DIRECTIONS FOR THIS TASK: Search the records for "metres". Copy every line where it appears.

PROVIDED DATA:
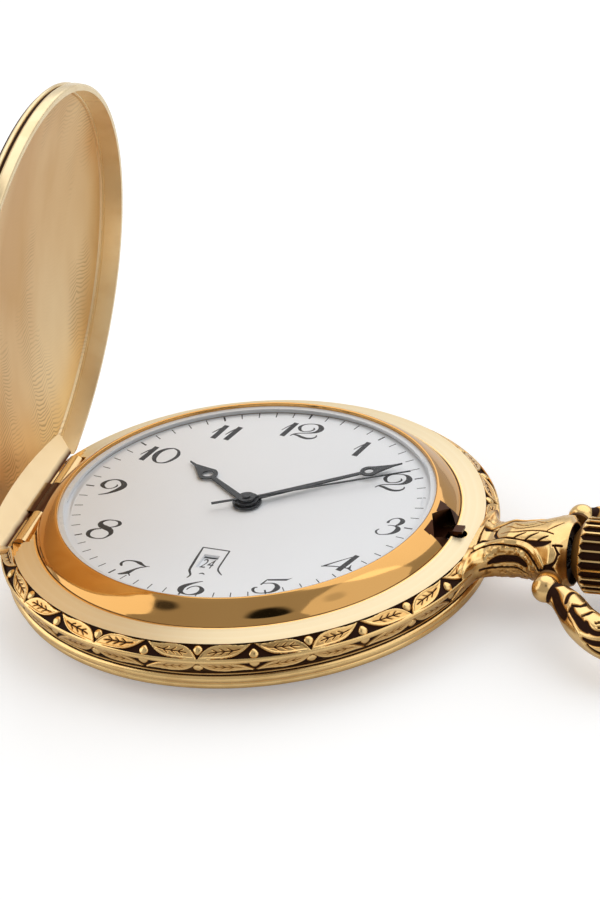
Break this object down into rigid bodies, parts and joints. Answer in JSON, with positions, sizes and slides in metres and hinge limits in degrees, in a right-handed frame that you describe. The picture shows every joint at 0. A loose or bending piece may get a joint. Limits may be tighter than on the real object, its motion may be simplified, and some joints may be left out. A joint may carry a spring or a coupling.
{
  "type": "pocket watch",
  "caption": "Quartz pocket watch in a hunter case: round body with a leaf garland, hinged lid standing open, pendant with swinging bow and push crown, dial with date opening.",
  "frame": {"origin": "centre of the flat back, on the surface the watch lies on", "axes": "+X from the centre to the crown, +Y towards the top of the dial, +Z out of the dial; the lid's hinge axis is parallel to Y on the -X side"},
  "size_m": [0.0736, 0.0478, 0.0488],
  "materials": {
    "gold": "polished gold colour plating over brass, tarnished brown in the recesses",
    "steel": "fine ground",
    "glass": "polished mineral glass",
    "white_nylon": "smooth",
    "seal_rubber": "soft black seal",
    "dial_white": "white lacquer, printed",
    "hand_grey": "dark grey lacquer",
    "movement_plastic": "moulded",
    "wheel_brass": "plain",
    "nickel": "nickel plated, brushed",
    "copper_wire": "enamelled copper wire",
    "board_green": "circuit board",
    "chip_black": "potted",
    "amber_film": "insulating film"
  },
  "bodies": {
    "case": {"case_band": "gold", "front_bezel": "gold", "crystal": "glass", "crystal_gasket": "white_nylon", "back_cover": "gold", "back_gasket": "seal_rubber", "case_hinge": "gold", "hinge_pin": "steel", "lift_spring": "steel", "pendant": "gold", "pendant_tube": "steel", "stem_gasket": "seal_rubber", "catch_spring": "steel", "movement_ring": "movement_plastic", "main_plate": "nickel", "dial": "dial_white", "date_keeper": "steel", "date_jumper": "steel", "stator": "steel", "coil_core": "steel", "coil_winding": "copper_wire", "train_bridge": "nickel", "circuit_board": "board_green", "circuit_chip": "chip_black", "quartz_resonator": "steel", "battery": "nickel", "battery_insulator": "amber_film", "battery_strap": "wheel_brass", "movement_clamps": "steel", "movement_screws": "steel"},
    "lid": {"lid_rim": "gold", "lid_dome": "gold", "lid_hinge_leaf": "gold"},
    "bow": {"bow": "gold"},
    "winding_pinion": {"sliding_pinion": "wheel_brass"},
    "stem": {"stem": "steel", "crown_spring": "steel"},
    "crown": {"crown": "gold", "crown_sleeve": "steel"},
    "catch": {"lid_catch": "gold"},
    "setting_lever": {"setting_lever": "steel"},
    "seconds": {"seconds_wheel": "wheel_brass", "seconds_hand": "hand_grey"},
    "rotor": {"rotor": "steel"},
    "intermediate": {"intermediate_wheel": "wheel_brass"},
    "third": {"third_wheel": "wheel_brass"},
    "minutes": {"centre_wheel": "wheel_brass", "minute_hand": "hand_grey"},
    "minute_wheel": {"minute_wheel": "wheel_brass"},
    "hours": {"hour_wheel": "wheel_brass", "hour_hand": "hand_grey"},
    "date_driver": {"date_driving_wheel": "wheel_brass"},
    "date_ring": {"date_ring": "dial_white"}
  },
  "joints": [
    {"name": "lid_hinge", "type": "hinge", "parent": "case", "child": "lid", "pos_m": [-0.0204, 0, 0.00585], "axis": [0, 1, 0], "range_deg": [0, 82.6], "stiffness_Nm_per_rad": 0.0025, "springref_deg": -17.19},
    {"name": "bow_swing", "type": "hinge", "parent": "case", "child": "bow", "pos_m": [0.03105, 0, 0.0054], "axis": [0, 1, 0], "range_deg": [-158, 134]},
    {"name": "crown_turn", "type": "hinge", "parent": "case", "child": "winding_pinion", "pos_m": [0.0079, 0, 0.0054], "axis": [1, 0, 0], "continuous": true},
    {"name": "stem_pull", "type": "slide", "parent": "winding_pinion", "child": "stem", "axis": [1, 0, 0], "range_m": [0, 0.001]},
    {"name": "crown_push", "type": "slide", "parent": "stem", "child": "crown", "axis": [-1, 0, 0], "range_m": [0, 0.0007], "stiffness_N_per_m": 1000, "springref_m": -0.001},
    {"name": "catch_slide", "type": "slide", "parent": "case", "child": "catch", "axis": [-1, 0, 0], "range_m": [0, 0.0007]},
    {"name": "setting_lever_swing", "type": "hinge", "parent": "case", "child": "setting_lever", "pos_m": [0.01085, 0.0025, 0.00435], "axis": [0, 0, 1], "range_deg": [0, 29]},
    {"name": "seconds_turn", "type": "hinge", "parent": "case", "child": "seconds", "pos_m": [0, 0, 0.008], "axis": [0, 0, -1], "continuous": true},
    {"name": "rotor_turn", "type": "hinge", "parent": "case", "child": "rotor", "pos_m": [0.0015, 0.0059, 0.004], "axis": [0, 0, -1], "continuous": true},
    {"name": "intermediate_turn", "type": "hinge", "parent": "case", "child": "intermediate", "pos_m": [0.00175, 0.00303, 0.004], "axis": [0, 0, -1], "continuous": true},
    {"name": "third_turn", "type": "hinge", "parent": "case", "child": "third", "pos_m": [-0.00319, -0.00116, 0.004], "axis": [0, 0, -1], "continuous": true},
    {"name": "minutes_turn", "type": "hinge", "parent": "case", "child": "minutes", "pos_m": [0, 0, 0.007], "axis": [0, 0, -1], "continuous": true},
    {"name": "minute_wheel_turn", "type": "hinge", "parent": "case", "child": "minute_wheel", "pos_m": [0.0012, -0.00208, 0.006], "axis": [0, 0, -1], "continuous": true},
    {"name": "hours_turn", "type": "hinge", "parent": "case", "child": "hours", "pos_m": [0, 0, 0.007], "axis": [0, 0, -1], "continuous": true},
    {"name": "date_driver_turn", "type": "hinge", "parent": "case", "child": "date_driver", "pos_m": [-0.0037, 0.00441, 0.006], "axis": [0, 0, -1], "continuous": true},
    {"name": "date_ring_turn", "type": "hinge", "parent": "case", "child": "date_ring", "pos_m": [0, 0, 0.0067], "axis": [0, 0, -1], "continuous": true}
  ],
  "couplings": [
    {"joint": "catch_slide", "follows": "crown_push", "ratio": 1},
    {"joint": "setting_lever_swing", "follows": "stem_pull", "rad_per_m": 505.36},
    {"joint": "rotor_turn", "follows": "seconds_turn", "ratio": 30},
    {"joint": "intermediate_turn", "follows": "seconds_turn", "ratio": -6},
    {"joint": "third_turn", "follows": "seconds_turn", "ratio": -0.13333},
    {"joint": "minutes_turn", "follows": "seconds_turn", "ratio": 0.016667},
    {"joint": "minute_wheel_turn", "follows": "seconds_turn", "ratio": -0.0055556},
    {"joint": "hours_turn", "follows": "seconds_turn", "ratio": 0.0013889},
    {"joint": "date_driver_turn", "follows": "seconds_turn", "ratio": -0.00069444}
  ]
}
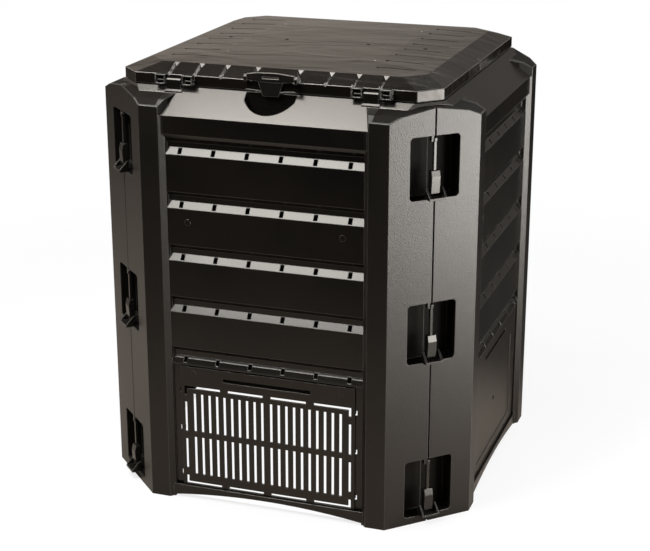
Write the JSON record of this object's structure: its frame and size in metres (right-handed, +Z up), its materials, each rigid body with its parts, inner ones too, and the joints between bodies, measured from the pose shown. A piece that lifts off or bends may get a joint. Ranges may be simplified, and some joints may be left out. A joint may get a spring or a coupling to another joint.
{
  "type": "compost bin with lid",
  "caption": "Black plastic compost bin: louvred walls joined at slanted corners by hanging latches, grille and plain hatches at the foot, and a hinged two-piece lid.",
  "frame": {"origin": "on the ground under the centre of the bin", "axes": "+Z up, the front wall with the lid's handle faces -Y, +X to the right seen from the front"},
  "size_m": [0.719, 0.719, 0.826],
  "materials": {
    "wall_plastic": "fine matt grain",
    "frame_plastic": "satin",
    "lid_plastic": "satin",
    "hatch_plastic": "satin",
    "latch_plastic": "smooth",
    "rod_plastic": "smooth"
  },
  "bodies": {
    "bin": {"wall_front": "wall_plastic", "wall_right": "wall_plastic", "wall_rear": "wall_plastic", "wall_left": "wall_plastic", "top_frame": "frame_plastic", "clip_rods_front": "rod_plastic", "clip_rods_rear": "rod_plastic"},
    "lid": {"lid_front_half": "lid_plastic", "lid_rear_half": "lid_plastic"},
    "handle": {"lid_handle": "lid_plastic"},
    "hatch_front": {"hatch_front": "hatch_plastic"},
    "hatch_right": {"hatch_right": "hatch_plastic"},
    "hatch_rear": {"hatch_rear": "hatch_plastic"},
    "hatch_left": {"hatch_left": "hatch_plastic"},
    "latch_front_right_bottom": {"latch_front_right_bottom": "latch_plastic"},
    "latch_rear_right_bottom": {"latch_rear_right_bottom": "latch_plastic"},
    "latch_rear_left_bottom": {"latch_rear_left_bottom": "latch_plastic"},
    "latch_front_left_bottom": {"latch_front_left_bottom": "latch_plastic"},
    "latch_front_right_middle": {"latch_front_right_middle": "latch_plastic"},
    "latch_rear_right_middle": {"latch_rear_right_middle": "latch_plastic"},
    "latch_rear_left_middle": {"latch_rear_left_middle": "latch_plastic"},
    "latch_front_left_middle": {"latch_front_left_middle": "latch_plastic"},
    "latch_front_right_top": {"latch_front_right_top": "latch_plastic"},
    "latch_rear_right_top": {"latch_rear_right_top": "latch_plastic"},
    "latch_rear_left_top": {"latch_rear_left_top": "latch_plastic"},
    "latch_front_left_top": {"latch_front_left_top": "latch_plastic"}
  },
  "joints": [
    {"name": "lid_hinge", "type": "hinge", "parent": "bin", "child": "lid", "pos_m": [0, 0.3063, 0.797], "axis": [-1, 0, 0], "range_deg": [0, 105]},
    {"name": "handle_pivot", "type": "hinge", "parent": "lid", "child": "handle", "pos_m": [0, -0.3072, 0.8145], "axis": [-1, 0, 0], "range_deg": [0, 22], "stiffness_Nm_per_rad": 0.3},
    {"name": "hatch_front_tilt", "type": "hinge", "parent": "bin", "child": "hatch_front", "pos_m": [0, -0.3473, 0.0235], "axis": [1, 0, 0], "range_deg": [0, 25]},
    {"name": "hatch_right_tilt", "type": "hinge", "parent": "bin", "child": "hatch_right", "pos_m": [0.3473, 0, 0.0235], "axis": [0, 1, 0], "range_deg": [0, 25]},
    {"name": "hatch_rear_tilt", "type": "hinge", "parent": "bin", "child": "hatch_rear", "pos_m": [0, 0.3473, 0.0235], "axis": [-1, 0, 0], "range_deg": [0, 25]},
    {"name": "hatch_left_tilt", "type": "hinge", "parent": "bin", "child": "hatch_left", "pos_m": [-0.3473, 0, 0.0235], "axis": [0, -1, 0], "range_deg": [0, 25]},
    {"name": "latch_front_right_bottom_swing", "type": "hinge", "parent": "bin", "child": "latch_front_right_bottom", "pos_m": [0.29408, -0.29408, 0.1203], "axis": [-0.7071, -0.7071, 0], "range_deg": [0, 50]},
    {"name": "latch_rear_right_bottom_swing", "type": "hinge", "parent": "bin", "child": "latch_rear_right_bottom", "pos_m": [0.29408, 0.29408, 0.1203], "axis": [0.7071, -0.7071, 0], "range_deg": [0, 50]},
    {"name": "latch_rear_left_bottom_swing", "type": "hinge", "parent": "bin", "child": "latch_rear_left_bottom", "pos_m": [-0.29408, 0.29408, 0.1203], "axis": [0.7071, 0.7071, 0], "range_deg": [0, 50]},
    {"name": "latch_front_left_bottom_swing", "type": "hinge", "parent": "bin", "child": "latch_front_left_bottom", "pos_m": [-0.29408, -0.29408, 0.1203], "axis": [-0.7071, 0.7071, 0], "range_deg": [0, 50]},
    {"name": "latch_front_right_middle_swing", "type": "hinge", "parent": "bin", "child": "latch_front_right_middle", "pos_m": [0.29408, -0.29408, 0.42315], "axis": [-0.7071, -0.7071, 0], "range_deg": [0, 50]},
    {"name": "latch_rear_right_middle_swing", "type": "hinge", "parent": "bin", "child": "latch_rear_right_middle", "pos_m": [0.29408, 0.29408, 0.42315], "axis": [0.7071, -0.7071, 0], "range_deg": [0, 50]},
    {"name": "latch_rear_left_middle_swing", "type": "hinge", "parent": "bin", "child": "latch_rear_left_middle", "pos_m": [-0.29408, 0.29408, 0.42315], "axis": [0.7071, 0.7071, 0], "range_deg": [0, 50]},
    {"name": "latch_front_left_middle_swing", "type": "hinge", "parent": "bin", "child": "latch_front_left_middle", "pos_m": [-0.29408, -0.29408, 0.42315], "axis": [-0.7071, 0.7071, 0], "range_deg": [0, 50]},
    {"name": "latch_front_right_top_swing", "type": "hinge", "parent": "bin", "child": "latch_front_right_top", "pos_m": [0.29408, -0.29408, 0.726], "axis": [-0.7071, -0.7071, 0], "range_deg": [0, 50]},
    {"name": "latch_rear_right_top_swing", "type": "hinge", "parent": "bin", "child": "latch_rear_right_top", "pos_m": [0.29408, 0.29408, 0.726], "axis": [0.7071, -0.7071, 0], "range_deg": [0, 50]},
    {"name": "latch_rear_left_top_swing", "type": "hinge", "parent": "bin", "child": "latch_rear_left_top", "pos_m": [-0.29408, 0.29408, 0.726], "axis": [0.7071, 0.7071, 0], "range_deg": [0, 50]},
    {"name": "latch_front_left_top_swing", "type": "hinge", "parent": "bin", "child": "latch_front_left_top", "pos_m": [-0.29408, -0.29408, 0.726], "axis": [-0.7071, 0.7071, 0], "range_deg": [0, 50]}
  ]
}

RESULT OF THIS TASK:
Break this object down into rigid bodies, parts and joints. Answer in JSON, with positions, sizes and slides in metres and hinge limits in degrees, in a right-handed frame that you describe. The picture shows every joint at 0. A loose or bending piece may get a joint. Limits may be tighter than on the real object, its motion may be simplified, and some joints may be left out. A joint may carry a spring or a coupling.
Write the JSON record of this object's structure: its frame and size in metres (right-handed, +Z up), its materials, each rigid body with its parts, inner ones too, and the joints between bodies, measured from the pose shown. A piece that lifts off or bends may get a joint. Ranges may be simplified, and some joints may be left out. A joint may get a spring or a coupling to another joint.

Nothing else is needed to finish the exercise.